Evaluation of geometric tortuosity for 3D digitally generated porous media considering the pore size distribution and the A-star algorithm.

Porous materials are of great interest in multiple applications due to their usefulness in energy conversion devices and their ability to modify structural and diffusive properties. Geometric tortuosity plays an important role in characterizing the complexity of a porous medium. The literature on several occasions has related it as a parameter dependent on porosity only. However, due to its direct relationship with the morphology of the medium, a deeper analysis is necessary. For this reason, in the present study, the analysis of the geometric tortuosity is proposed considering the porosity and the pore size distribution.

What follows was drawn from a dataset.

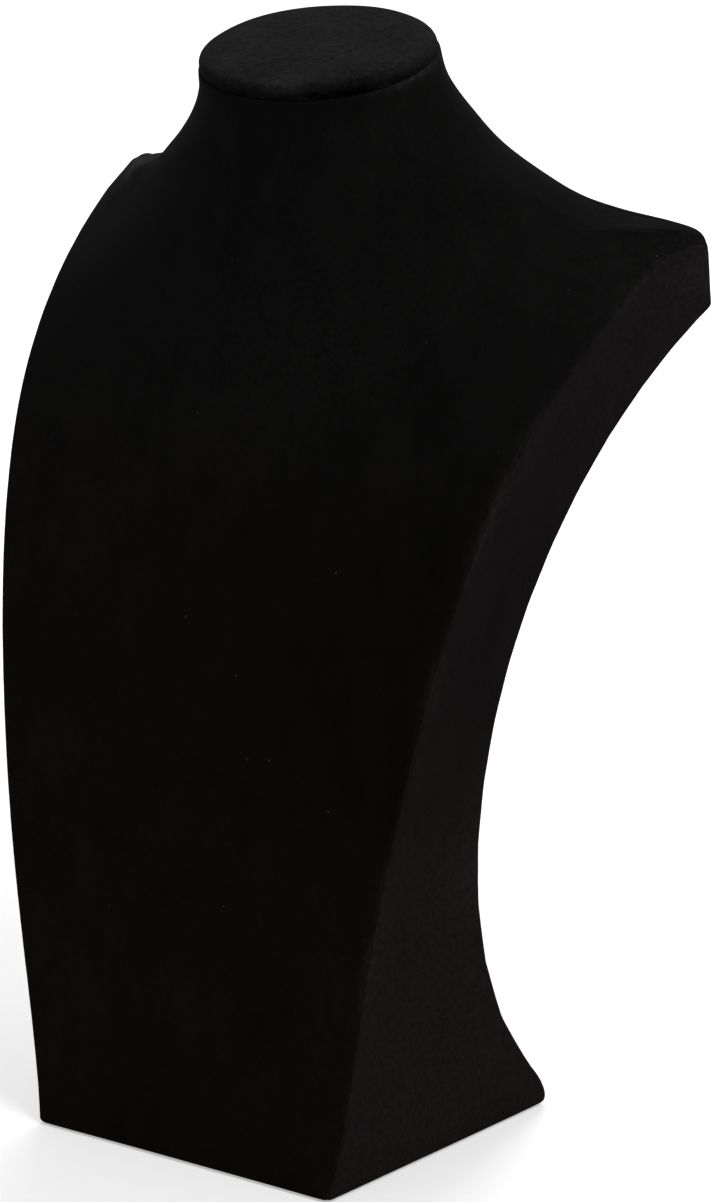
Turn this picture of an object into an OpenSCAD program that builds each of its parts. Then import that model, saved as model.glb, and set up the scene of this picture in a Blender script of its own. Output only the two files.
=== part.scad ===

Geometric tortuosity in artificially generated digital porous media is estimated using the A-star algorithm and the Pore Centroid method. By performing changes in the size of the medium and the distribution of the pore size, results are obtained that indicate that the geometric tortuosity does not only depend on the porosity. By maintaining the same porosity, the geometric tortuosity increases if the pore size is reduced. Similarly, these pore size effects are greater if the size of the medium is reduced. The A-star algorithm was found to be more suitable to characterize the majority of paths within the half-pore. On the other hand, to increase the size, the Pore Centroid method is the most appropriate. Finally, three types of correlations were generated relating tortuosity with porosity and pore size. All the correlations were determined with 95% of interval confidence.